Since we moved to Spain, we are relieved that our 300 000-mile Canadian diet (wild guess…) has been reduced considerably. We use olive oil, cheese, meat, oranges and wine from Ronda’s own fincas and bodegas. In the winter months the majority of our fruit and vegetables are probably transported an hour up from the coast, but we rarely use canned or frozen foods and make a point of buying goods stamped ‘Hecho en España’.
The other morning one of our neighbours with the poetic name of Maria del Mar told us that Antonio, the local fishmonger, sells a giant bag of seafood for 4 euros. She advised us to go early, or he would be sold out. “If you cannot go”, she told us, “just tell Yolanda at the grocery store and she will pick it up for you and store it in her freezer.”
The next morning, we were outside Antonio’s by 8.30 am and sure enough, the ladies of the neigbourhood were already there trying to jump the cue to buy seafood for their midday meal. The store itself is no wider than a regular hallway, tiled in white with a counter running across the back wall, heaped with fish, mussels, clams, octopus, squid and barnacles that locals claim are a delicacy, but that may scare foreigners, unless you happen to be Norwegian… The goods are rarely weighed, but I doubt anybody leaves feeling short-handed with the host always topping up your bag with a few more prawns! Allegedly by noon his counter is empty and Antonio can take off to have his well-deserved coffee at the bar around the corner.
From the fish store, we stopped at Yolanda’s, the grocery store two doors down. It is an equally small store filled to the roof with boxes and shelves of local vegetables, fruit and grocery items. En route we met the cheese deliverer, who brings her fresh goat cheese every fortnight, lovingly made on his farm. We told him that we enjoy his queso fresco and he immediately invited us to visit his farm and meet his goats. Gratefully, we promised we would, given that neither of us have ever gotten a personal invitation to visit someone’s goats!
Everyone in the barrio knows Yolanda and does at least part of their shopping there. We prefer her store to the ‘supermarket’ in the plaza and try to shop as much as possibly in the tiny local stores, doing our small share in keeping them in business. I ask Yolanda if she has more pomegranates coming. She had a handful left that she put in a bag, saying she would give them to me, since they were at the end of their season. My cynical self may wonder why everybody is so nice. Is there a hook? But, thankfully no, this is normal behavior in our barrio. Here the pours are always generous and an extra fruit or two are commonly given – just for good measure!

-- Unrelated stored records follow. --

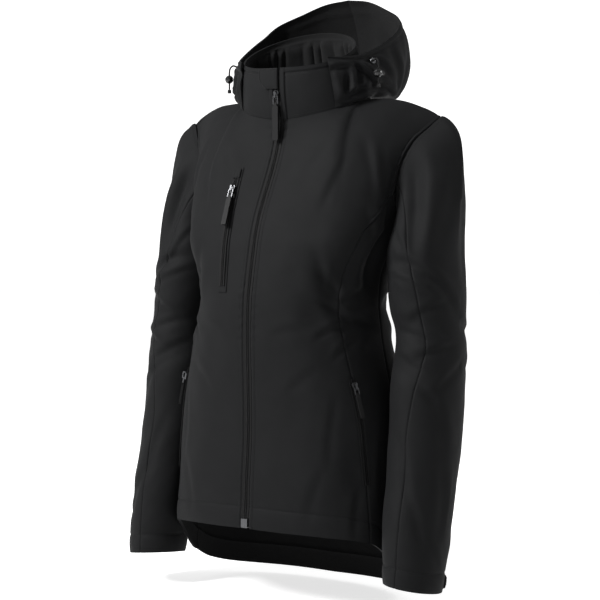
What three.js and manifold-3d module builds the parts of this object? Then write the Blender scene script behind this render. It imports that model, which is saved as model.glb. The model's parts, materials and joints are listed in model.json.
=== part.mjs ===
// A women's softshell jacket in its worn form, with the hood down, modelled in millimetres.
// +Z is up, the wearer faces -Y and the wearer's left is +X.
// The origin is at the middle of the neck, at the height where the shoulder seams meet it.
import * as THREE from "three";
import { mergeVertices } from "three/addons/utils/BufferGeometryUtils.js";
import Module from "manifold-3d";

const wasm = await Module();
wasm.setup();

// Cloth and seams
const CLOTH = 2.2;
const HEM_CLOTH = 4.2;
const SEAM_GAP = 0.3;
const HEM_BAND = 31;
const CUFF_BAND = 27;
const BAND_PUFF = 1.1;
const GROOVE = 0.7;
const ROUNDNESS = 2.5;

// Trims
const ZIP_WIDTH = 13;
const COIL_WIDTH = 5.5;
const TAPE = 1.2;
const COIL_RISE = 1.0;
const ZIP_SINK = 0.4;
const BOX = { wide: 10.5, high: 13, thick: 5, top: -599 };
const GUARD = { from: -31, to: 3, low: 0.59, thick: 1.8 };
const LIE = 0.35;
const LAID = 0.5;

// The chest pocket on the wearer's right: breadth and height of its ends
const CHEST = { topX: 56, bottomX: 47, top: -100, bottom: -279, wide: 17, zipWide: 11, thick: 0.9 };
const CHEST_ZIP = { top: -117, bottom: -270, garage: -103 };
const HAND_ZIP = { top: -396, bottom: -546, wide: 12 };

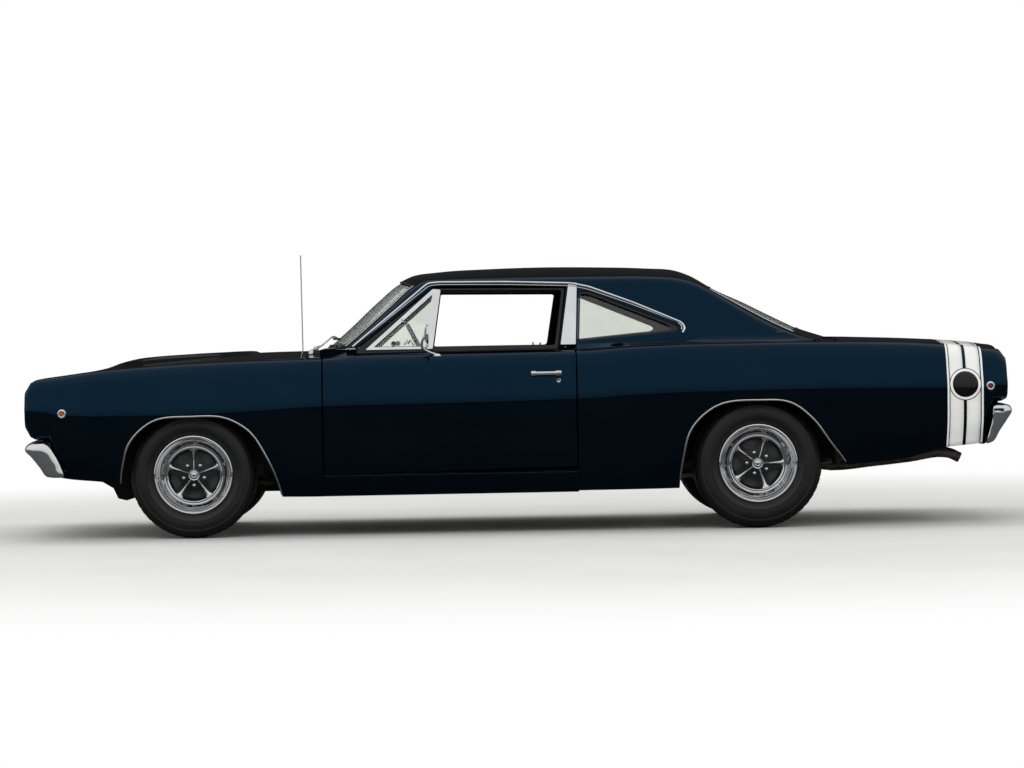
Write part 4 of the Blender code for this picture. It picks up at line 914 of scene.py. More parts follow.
def rounded(outline: Outline, radius: float) -> list[tuple[float, float]]:
    """A closed outline with its corners rounded."""
    points = [Vector(p) for p in outline]
    made = []
    for n, corner in enumerate(points):
        before, after = points[n - 1] - corner, points[(n + 1) % len(points)] - corner
        reach = min(radius, 0.45 * before.length, 0.45 * after.length)
        a, b = corner + before.normalized() * reach, corner + after.normalized() * reach
        made += [tuple(bend(a, corner, b, t)) for t in spread(0.0, 1.0, CORNER_STEPS)]
    return made


def scaled(outline: Outline, centre: Point, share: float) -> list[tuple[float, ...]]:
    """An outline grown or shrunk about a point."""
    return [tuple(c + (p - c) * share for p, c in zip(point, centre)) for point in outline]


ROOF_LINE = spline(ROOF, 8)


def roof_row(s: float) -> Vector:
    """The roof hoop at a place s counted in rows of the table."""
    t = max(0.0, min(len(ROOF_LINE) - 1.0, s * 8))
    n = min(int(t), len(ROOF_LINE) - 2)
    return ROOF_LINE[n].lerp(ROOF_LINE[n + 1], t - n)


def roof_point(s: float, u: float, sunk: float = 0.0) -> Vector:
    """A point of the roof skin.

    Args:
        s: Place along the roof, counted in rows of its table.
        u: Share of its half width, negative on the left.
        sunk: Depth below the skin, square to it.

    Returns:
        The point in the row frame.
    """
    if sunk:
        along = roof_point(min(s + 0.05, 15.99), u) - roof_point(max(s - 0.05, 0.01), u)
        across = roof_point(s, u + 0.02) - roof_point(s, u - 0.02)
        return roof_point(s, u) - along.cross(across).normalized() * sunk
    centre_x, centre_z, edge_x, edge_z = roof_row(s)
    x = centre_x + (edge_x - centre_x) * u * u
    z = centre_z + (edge_z - centre_z) * abs(u) ** 2.3
    return Vector((x, u * waist_y(edge_z), z))


def crowned(x: float, y: float, centre_z: float) -> float:
    """Height of a panel that is level with the lips at its edges and rises to its centre line."""
    edge = station(round(x, 4))
    share = min(1.0, abs(y) / edge["lip_y"])
    return edge["lip_z"] + (centre_z - edge["lip_z"]) * (1 - share**2.2)


def hood_z(x: float, y: float) -> float:
    """Height of the hood with its power bulge."""
    ramp = max(0.0, min(1.0, (0.34 - abs(y)) / 0.07))
    rise = between(HOOD, x, 2)
    return crowned(x, y, between(HOOD, x, 1)) + rise * ramp * ramp * (3 - 2 * ramp)


def lid_z(x: float, y: float) -> float:
    """Height of the trunk lid."""
    return crowned(x, y, between(LID, x, 1))


def half_opening(x: float) -> float:
    """Half the width of the opening between the lips, at its narrowest within a hinge's swing."""
    return min(station(round(p, 4))["lip_y"] for p in (x - 0.05, x, x + 0.05)) - SHUT_GAP


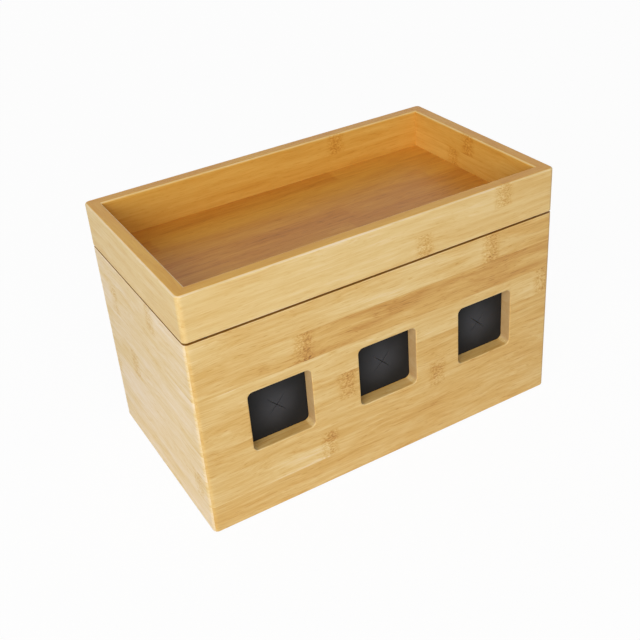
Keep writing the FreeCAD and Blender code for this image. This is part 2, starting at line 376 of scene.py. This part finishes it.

Our next stop was the local bread shop, Panadería Alba. This shop is even smaller and can barely room three bodies, stuffed like baguettes in front of the delightfully brimming counter. Though I cannot digest wheat and thus cannot eat anything in the store, I love coming here to smell the breads and buy some of their wonderful handmade pans, bollitos and tortas – even if I only get to watch my husband eating them… As always, they poped something extra in the bag, a couple of buns or mini sweat-breads, generously passed on every time we shop there!
Finally, on our way home, we stop on top of our street to buy a chicken breast for our paella. The lady working in the store is far beyond any prescribed retirement age, though from a distance her died hair somewhat disguises her advanced years. Like many of the older generation in our nieghbourhood, they have worked here all their lives and will be here as long as they are able to, or needed. Once they no longer can stand, one will often see them sitting on a chair behind the counter, chatting with clients while critically watching the movements of younger family members who has taken up their trade. Her meat counter was almost empty, but she kindly chopped up the chicken breast into small pieces, wrapped it in a piece of paper, and received the payment of two euro coins.
Half of Antonios’s bag of seafood gave us a giant paella, which we feasted on for 2 days. Not only was it economical and delicious, but it was also food from our home province.
Last Friday, Jaime went back to Antonio’s to buy octopus for a dish of Pulpo a la Gallega. It was just after 9 am and Antonio was already sold out. We had momentarily forgotten that we are in a Catholic country and an even more Catholic neighbourhood, so Fridays are of course meat free. Add to this this that we are in the middle of lent and two weeks away from Semana Santa, one can imagine that Antonio is the most sought after man in our small nighbourhood!